▸ **AIM**: Reproduce each line of the listing exactly.

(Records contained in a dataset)

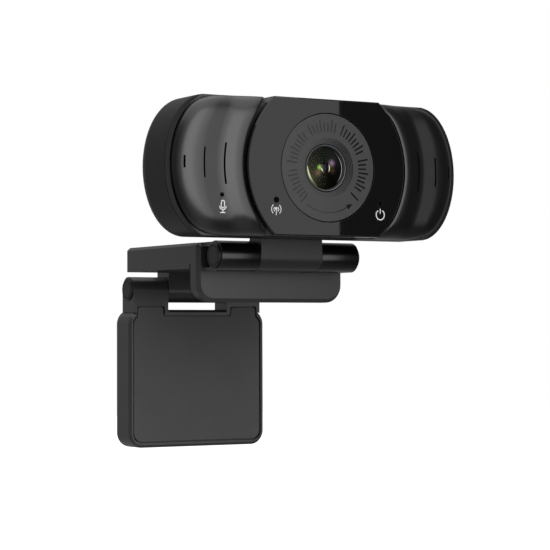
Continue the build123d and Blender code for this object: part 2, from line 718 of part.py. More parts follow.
def plate_sketch(inset):
    height = FOOT_TOP - FOOT_BOTTOM
    middle = (FOOT_TOP + FOOT_BOTTOM) / 2
    size = (2 * (FOOT_HALF_W - inset), height - 2 * inset)
    return Pos(0, middle) * RectangleRounded(*size, FOOT_CORNER - inset)


def pad_sketch(grow):
    """The rubber pad seen from the front: a rounded sheet with two tabs up into the ears."""
    low = PAD_LOW - grow
    high = PAD_HIGH + grow
    sheet = Pos(0, (low + high) / 2) * RectangleRounded(2 * (PAD_HALF_W + grow), high - low, 3.2)
    inner, outer, top = PAD_TAB
    width = outer - inner + 2 * grow
    for side in (-1, 1):
        tab_height = top + grow - PAD_HIGH + 4
        tab_middle = top + grow - tab_height / 2
        sheet += Pos(side * (inner + outer) / 2, tab_middle) * RectangleRounded(width, tab_height, 1.2)
    return sheet


def foot_frame():
    plate = prism_y(plate_sketch(0), FOOT_FRONT, FOOT_BACK)
    plate = chamfer(plate.faces().sort_by(Axis.Y)[0].edges(), 0.9)
    plate = fillet(plate.faces().sort_by(Axis.Y)[-1].edges(), 1.0)
    shape = plate + both_sides(foot_ear)
    room_front = FOOT_FRONT + PAD_DEPTH + 1.6
    cover_front = FOOT_BACK - FOOT_COVER_T
    shape -= prism_y(plate_sketch(FOOT_COVER_INSET + 1.6), room_front, cover_front)
    shape -= prism_y(plate_sketch(FOOT_COVER_INSET), cover_front, FOOT_BACK + 1)
    shape -= prism_y(pad_sketch(PAD_GROOVE), FOOT_FRONT - 1, FOOT_FRONT + PAD_DEPTH)
    for x, z in FOOT_SCREW_PLACES:
        shape += rod_y(x, z, 2.3, room_front - 0.5, cover_front)
        shape -= rod_y(x, z, SMALL_SCREW_R, room_front, cover_front + TINY)
    return shape


def foot_pad():
    shape = prism_y(pad_sketch(0), FOOT_FRONT + 0.05, FOOT_FRONT + PAD_DEPTH)
    return chamfer(shape.faces().sort_by(Axis.Y)[0].edges(), 0.2)


def foot_cover():
    shape = prism_y(plate_sketch(FOOT_COVER_INSET + 0.1), FOOT_BACK - FOOT_COVER_T, FOOT_BACK - 0.2)
    shape = chamfer(shape.faces().sort_by(Axis.Y)[-1].edges(), 0.3)
    for x, z in FOOT_SCREW_PLACES:
        shape -= rod_y(x, z, SMALL_SCREW_R + 0.1, FOOT_BACK - 3, FOOT_BACK + 1)
        shape -= rod_y(x, z, 1.8, FOOT_BACK - 1.0, FOOT_BACK + 1)
    return shape


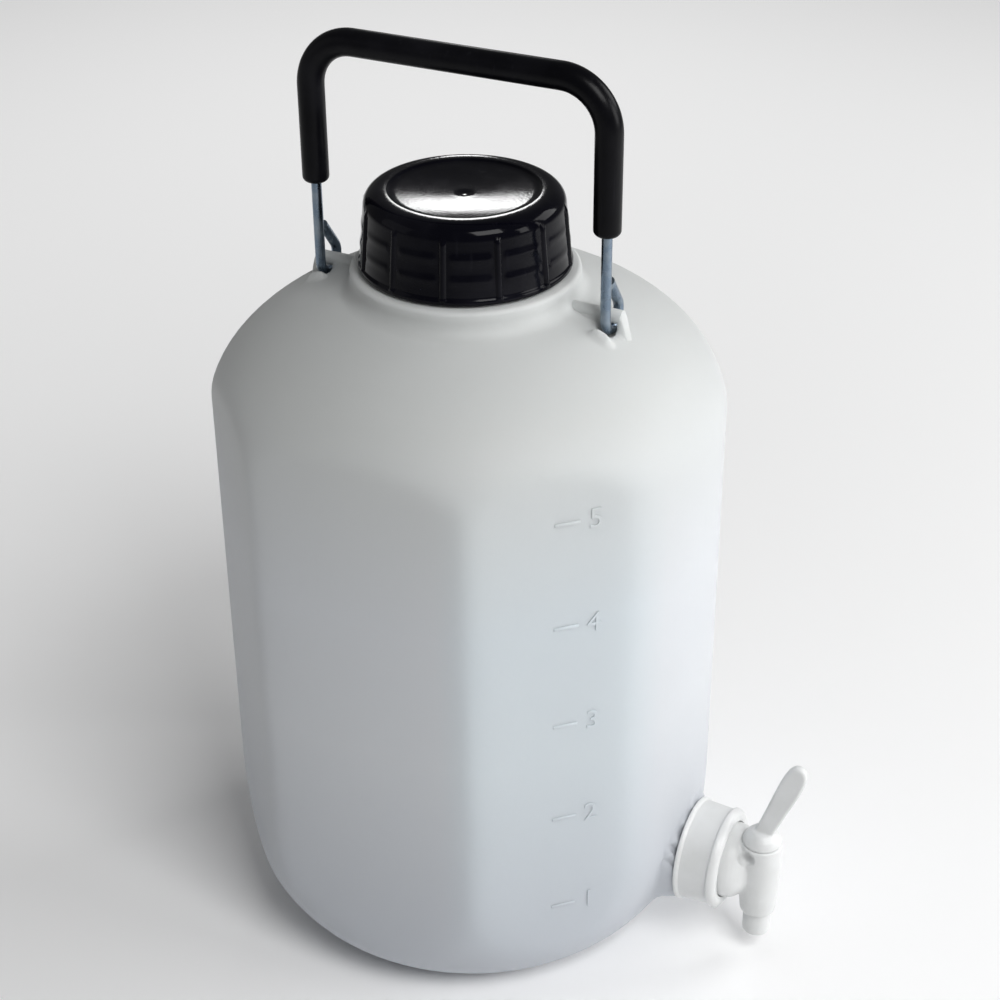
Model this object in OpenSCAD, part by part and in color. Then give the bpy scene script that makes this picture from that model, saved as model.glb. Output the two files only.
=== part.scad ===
// Five litre carboy with a screw cap, a swinging wire handle and a spigot.
// The origin is the centre of the base. +Z is up and +X runs out along the spigot.

/* [Body] */
// Radius of the round body
body_r = 92; // [88:1:96]
// Thickness of the moulded wall
wall = 2; // [1.6:0.1:2.4]
// Outer radius of the ring that the bottle stands on
foot_r = 55; // [50:1:60]
// Height where the rounded base has reached the full radius
base_h = 58; // [52:1:64]
// Height where the shoulder starts
shoulder_z = 215; // [200:1:225]
// Rise of the full shoulder dome
shoulder_h = 46; // [42:1:50]
// Rise of the dished floor inside the foot ring
push_up = 5; // [3:0.5:8]

/* [Flat panels] */
// Half angle of the four narrow flats
flat_half_angle = 18; // [14:1:20]
// Half angle of the two wide panels, front and back
panel_half_angle = 26; // [22:1:26]
// Radius of the slight bulge of the wide panels
panel_bulge_r = 250; // [180:10:400]
// Height of the first graduation mark
mark_z = 47.5; // [44:0.5:52]
// Distance between marks one litre apart
mark_step = 40.8; // [38:0.2:41]
// Length of a graduation mark
mark_len = 9; // [5:1:14]

/* [Neck and cap] */
// Outer radius of the neck
neck_r = 31.5; // [30:0.5:32]
// Height of the neck's collar above the shoulder dome
collar_h = 8; // [6:0.5:10]
// Radius of the collar
collar_r = 40; // [39:0.5:42]
// Height of the neck above its collar
neck_h = 22; // [20:0.5:25]
// Radius of the cap near its top
cap_r = 34.6; // [34.2:0.2:36]
// How far the cap widens to its rim
cap_flare = 2.4; // [2:0.2:3]
// Number of ribs round the cap
cap_ribs = 12; // [8:1:18]
// Thickness of the cap's liner
liner_t = 1.5; // [1:0.1:2]

/* [Handle] */
// Half the distance between the handle's two legs
leg_x = 55; // [53:0.5:57]
// Radius of the steel wire
wire_r = 1.8; // [1.6:0.1:2]
// Radius of the eye at the foot of each leg, to the wire's centre
eye_r = 5.5; // [5.25:0.25:6]
// Height of the grip's centre above the hinge
handle_h = 82; // [78:1:90]
// Radius of the two bends, to the wire's centre
bend_r = 17; // [12:1:22]
// Radius of the grip's sleeve
sleeve_r = 4.7; // [4:0.1:5]
// Length of the sleeve down each leg, below the bend
sleeve_leg = 32.5; // [20:0.5:38]

/* [Spigot] */
// Height of the spout's axis
spout_z = 40.5; // [38:0.5:46]
// Outer radius of the spout's neck
spout_r = 16.4; // [16:0.2:17]
// Thickness of the spout's neck
spout_wall = 2.5; // [2:0.1:3]
// Length of the spout's neck
spout_len = 10.5; // [9:0.5:12]
// Outer radius of the union nut
nut_r = 19.5; // [19.3:0.1:21]
// Radius of the tap's barrel
barrel_r = 7.5; // [7.3:0.1:8.5]
// Distance from the nut's face to the barrel's axis
barrel_reach = 11.5; // [10.5:0.5:14]
// Radius of the tap key's plug
plug_r = 5.2; // [5:0.1:5.4]
// Radius of the way through the key
way_r = 3.6; // [3:0.1:3.8]
// Length of the key's lever
lever_len = 38; // [30:1:42]
// Lean of the lever away from the bottle
lever_lean = 16; // [10:1:20]

/* [Hidden] */

$fn = 96;
natural = [0.88, 0.92, 0.94, 0.75];

// Rounded base and shoulder, both superellipse quarters
base_power = 2.16;
shoulder_power = 1.8;
shoulder_in_r = 20;
base_steps = 12;
shoulder_steps = 14;
foot_ring_w = 9;
foot_in_r = foot_r - foot_ring_w;
collar_chamfer = 1;
collar_fillet = 3;

function dome(r, rise, big_r) =
    rise * pow(1 - pow((r - shoulder_in_r) / (big_r - shoulder_in_r), shoulder_power), 1 / shoulder_power);
function shoulder_at(r) = shoulder_z + dome(r, shoulder_h, body_r);

collar_z = shoulder_at(collar_r) + collar_h;
neck_top = collar_z + neck_h;
neck_wall = 2.5;

// Flat panels
flat_angles = [-135, -45, 45, 135];
panel_angles = [-90, 90];
flat_d = body_r * cos(flat_half_angle);
panel_d = body_r * cos(panel_half_angle) + panel_bulge_r
    - sqrt(pow(panel_bulge_r, 2) - pow(body_r * sin(panel_half_angle), 2));
marks = 5;
mark_angle = -45;
mark_offset = 5.5;
mark_w = 1.2;
mark_proud = 0.35;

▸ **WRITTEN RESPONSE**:
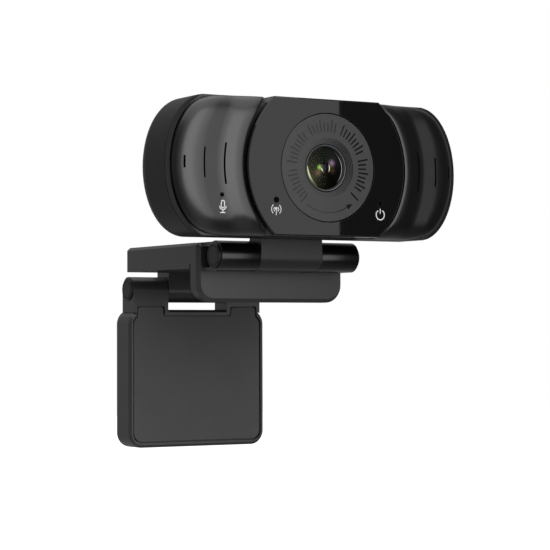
Continue the build123d and Blender code for this object: part 2, from line 718 of part.py. More parts follow.
def plate_sketch(inset):
    height = FOOT_TOP - FOOT_BOTTOM
    middle = (FOOT_TOP + FOOT_BOTTOM) / 2
    size = (2 * (FOOT_HALF_W - inset), height - 2 * inset)
    return Pos(0, middle) * RectangleRounded(*size, FOOT_CORNER - inset)


def pad_sketch(grow):
    """The rubber pad seen from the front: a rounded sheet with two tabs up into the ears."""
    low = PAD_LOW - grow
    high = PAD_HIGH + grow
    sheet = Pos(0, (low + high) / 2) * RectangleRounded(2 * (PAD_HALF_W + grow), high - low, 3.2)
    inner, outer, top = PAD_TAB
    width = outer - inner + 2 * grow
    for side in (-1, 1):
        tab_height = top + grow - PAD_HIGH + 4
        tab_middle = top + grow - tab_height / 2
        sheet += Pos(side * (inner + outer) / 2, tab_middle) * RectangleRounded(width, tab_height, 1.2)
    return sheet


def foot_frame():
    plate = prism_y(plate_sketch(0), FOOT_FRONT, FOOT_BACK)
    plate = chamfer(plate.faces().sort_by(Axis.Y)[0].edges(), 0.9)
    plate = fillet(plate.faces().sort_by(Axis.Y)[-1].edges(), 1.0)
    shape = plate + both_sides(foot_ear)
    room_front = FOOT_FRONT + PAD_DEPTH + 1.6
    cover_front = FOOT_BACK - FOOT_COVER_T
    shape -= prism_y(plate_sketch(FOOT_COVER_INSET + 1.6), room_front, cover_front)
    shape -= prism_y(plate_sketch(FOOT_COVER_INSET), cover_front, FOOT_BACK + 1)
    shape -= prism_y(pad_sketch(PAD_GROOVE), FOOT_FRONT - 1, FOOT_FRONT + PAD_DEPTH)
    for x, z in FOOT_SCREW_PLACES:
        shape += rod_y(x, z, 2.3, room_front - 0.5, cover_front)
        shape -= rod_y(x, z, SMALL_SCREW_R, room_front, cover_front + TINY)
    return shape


def foot_pad():
    shape = prism_y(pad_sketch(0), FOOT_FRONT + 0.05, FOOT_FRONT + PAD_DEPTH)
    return chamfer(shape.faces().sort_by(Axis.Y)[0].edges(), 0.2)


def foot_cover():
    shape = prism_y(plate_sketch(FOOT_COVER_INSET + 0.1), FOOT_BACK - FOOT_COVER_T, FOOT_BACK - 0.2)
    shape = chamfer(shape.faces().sort_by(Axis.Y)[-1].edges(), 0.3)
    for x, z in FOOT_SCREW_PLACES:
        shape -= rod_y(x, z, SMALL_SCREW_R + 0.1, FOOT_BACK - 3, FOOT_BACK + 1)
        shape -= rod_y(x, z, 1.8, FOOT_BACK - 1.0, FOOT_BACK + 1)
    return shape


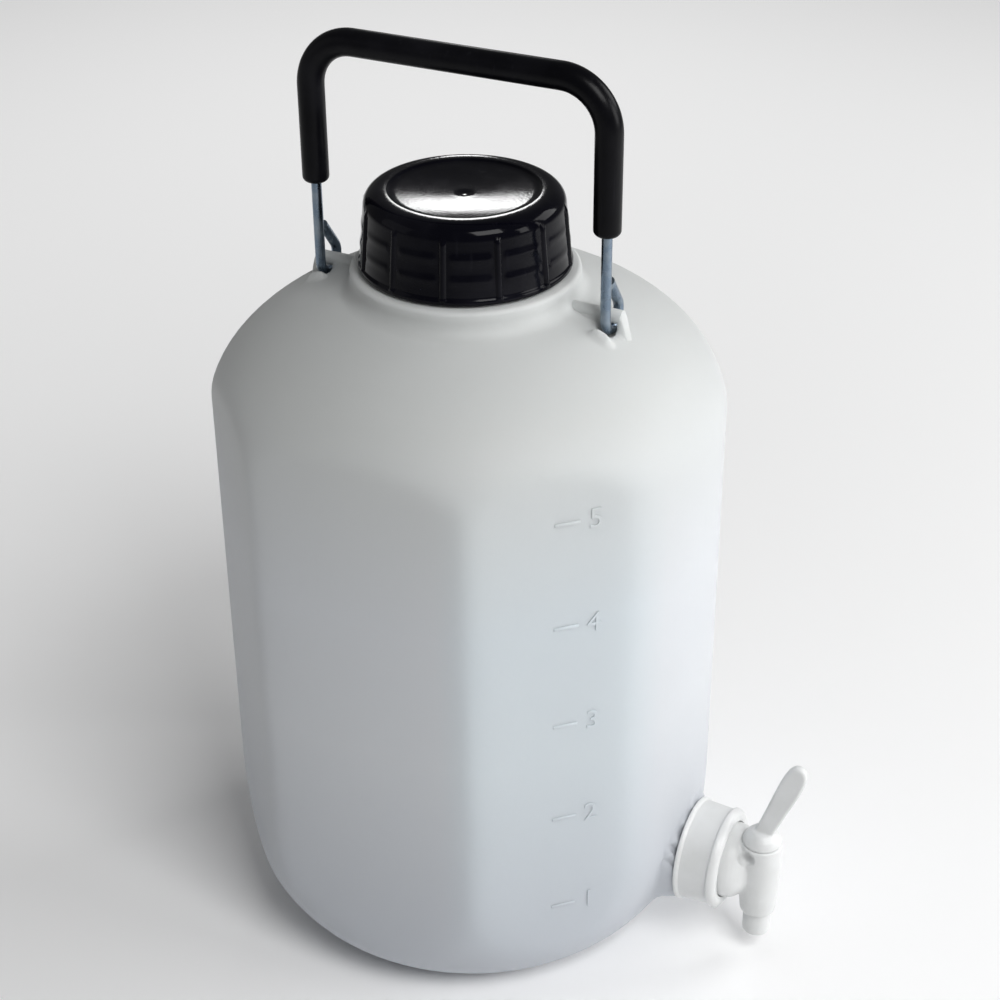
Model this object in OpenSCAD, part by part and in color. Then give the bpy scene script that makes this picture from that model, saved as model.glb. Output the two files only.
=== part.scad ===
// Five litre carboy with a screw cap, a swinging wire handle and a spigot.
// The origin is the centre of the base. +Z is up and +X runs out along the spigot.

/* [Body] */
// Radius of the round body
body_r = 92; // [88:1:96]
// Thickness of the moulded wall
wall = 2; // [1.6:0.1:2.4]
// Outer radius of the ring that the bottle stands on
foot_r = 55; // [50:1:60]
// Height where the rounded base has reached the full radius
base_h = 58; // [52:1:64]
// Height where the shoulder starts
shoulder_z = 215; // [200:1:225]
// Rise of the full shoulder dome
shoulder_h = 46; // [42:1:50]
// Rise of the dished floor inside the foot ring
push_up = 5; // [3:0.5:8]

/* [Flat panels] */
// Half angle of the four narrow flats
flat_half_angle = 18; // [14:1:20]
// Half angle of the two wide panels, front and back
panel_half_angle = 26; // [22:1:26]
// Radius of the slight bulge of the wide panels
panel_bulge_r = 250; // [180:10:400]
// Height of the first graduation mark
mark_z = 47.5; // [44:0.5:52]
// Distance between marks one litre apart
mark_step = 40.8; // [38:0.2:41]
// Length of a graduation mark
mark_len = 9; // [5:1:14]

/* [Neck and cap] */
// Outer radius of the neck
neck_r = 31.5; // [30:0.5:32]
// Height of the neck's collar above the shoulder dome
collar_h = 8; // [6:0.5:10]
// Radius of the collar
collar_r = 40; // [39:0.5:42]
// Height of the neck above its collar
neck_h = 22; // [20:0.5:25]
// Radius of the cap near its top
cap_r = 34.6; // [34.2:0.2:36]
// How far the cap widens to its rim
cap_flare = 2.4; // [2:0.2:3]
// Number of ribs round the cap
cap_ribs = 12; // [8:1:18]
// Thickness of the cap's liner
liner_t = 1.5; // [1:0.1:2]

/* [Handle] */
// Half the distance between the handle's two legs
leg_x = 55; // [53:0.5:57]
// Radius of the steel wire
wire_r = 1.8; // [1.6:0.1:2]
// Radius of the eye at the foot of each leg, to the wire's centre
eye_r = 5.5; // [5.25:0.25:6]
// Height of the grip's centre above the hinge
handle_h = 82; // [78:1:90]
// Radius of the two bends, to the wire's centre
bend_r = 17; // [12:1:22]
// Radius of the grip's sleeve
sleeve_r = 4.7; // [4:0.1:5]
// Length of the sleeve down each leg, below the bend
sleeve_leg = 32.5; // [20:0.5:38]

/* [Spigot] */
// Height of the spout's axis
spout_z = 40.5; // [38:0.5:46]
// Outer radius of the spout's neck
spout_r = 16.4; // [16:0.2:17]
// Thickness of the spout's neck
spout_wall = 2.5; // [2:0.1:3]
// Length of the spout's neck
spout_len = 10.5; // [9:0.5:12]
// Outer radius of the union nut
nut_r = 19.5; // [19.3:0.1:21]
// Radius of the tap's barrel
barrel_r = 7.5; // [7.3:0.1:8.5]
// Distance from the nut's face to the barrel's axis
barrel_reach = 11.5; // [10.5:0.5:14]
// Radius of the tap key's plug
plug_r = 5.2; // [5:0.1:5.4]
// Radius of the way through the key
way_r = 3.6; // [3:0.1:3.8]
// Length of the key's lever
lever_len = 38; // [30:1:42]
// Lean of the lever away from the bottle
lever_lean = 16; // [10:1:20]

/* [Hidden] */

$fn = 96;
natural = [0.88, 0.92, 0.94, 0.75];

// Rounded base and shoulder, both superellipse quarters
base_power = 2.16;
shoulder_power = 1.8;
shoulder_in_r = 20;
base_steps = 12;
shoulder_steps = 14;
foot_ring_w = 9;
foot_in_r = foot_r - foot_ring_w;
collar_chamfer = 1;
collar_fillet = 3;

function dome(r, rise, big_r) =
    rise * pow(1 - pow((r - shoulder_in_r) / (big_r - shoulder_in_r), shoulder_power), 1 / shoulder_power);
function shoulder_at(r) = shoulder_z + dome(r, shoulder_h, body_r);

collar_z = shoulder_at(collar_r) + collar_h;
neck_top = collar_z + neck_h;
neck_wall = 2.5;

// Flat panels
flat_angles = [-135, -45, 45, 135];
panel_angles = [-90, 90];
flat_d = body_r * cos(flat_half_angle);
panel_d = body_r * cos(panel_half_angle) + panel_bulge_r
    - sqrt(pow(panel_bulge_r, 2) - pow(body_r * sin(panel_half_angle), 2));
marks = 5;
mark_angle = -45;
mark_offset = 5.5;
mark_w = 1.2;
mark_proud = 0.35;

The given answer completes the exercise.